La première épouse (Jeanne Crain)
doute d'elle même, de son intégration dans la
petite ville en faisant le lien entre la société et son couple lui
même.
Le deuxième (jouée par une Ann Sothern
que je ne connaissais pas et
qui m'a emballé) souffre de sa position sociale plus élevée que
celle de son mari (Kirk Douglas).
Ce couple permet à Mankiewicz de
ridiculiser les arriérés sous-entendus sociaux et culturels qui
pèsent sur les couples, les différentiels pesants, la place de la
femme par rapport à son mari etc.
Le troisième couple donne à Linda Darnell
un rôle très dense et
émouvant, d'une femme qui épouse un porte-monnaie. Les deux mariés
sont si conscients que leur mariage ressemble à un marché, qu'ils
se convainquent d'en être les dupes réciproques. Lui est surtout
persuadé qu'elle l'a mené là par le petit bout de la quéquette. Mankiewicz en profite, le coquin, à dépeindre frontalement en fin
de compte un parfait exemple de prostitution conjugale, à laquelle
la société incite insidieusement à certains égards.
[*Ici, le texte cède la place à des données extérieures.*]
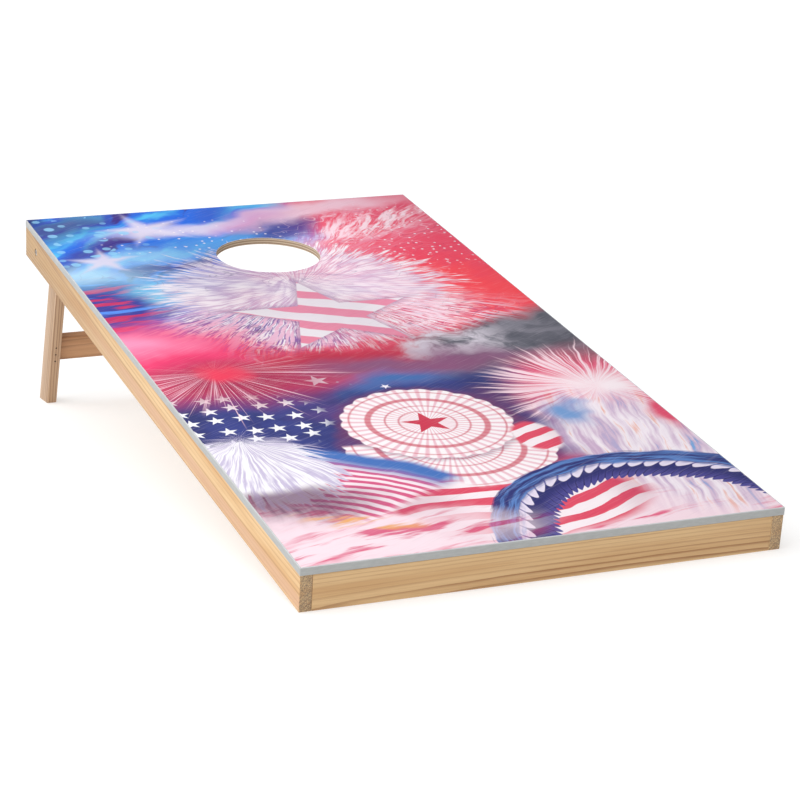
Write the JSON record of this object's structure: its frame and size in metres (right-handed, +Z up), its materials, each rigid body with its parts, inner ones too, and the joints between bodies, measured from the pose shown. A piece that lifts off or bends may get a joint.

Mais le regard de Mankiewicz n'est pas du tout noir, malgré tous les
éléments corrosifs du scénario. Il parvient à donner une
distance, un recul remarquable à son propos. Sur le fil du rasoir et
du pathos, il se débrouille pour tisser une comédie romantique
anticonformiste, un film très agréable à suivre et en même temps
plein de sagesse et de clins d’œil finaud.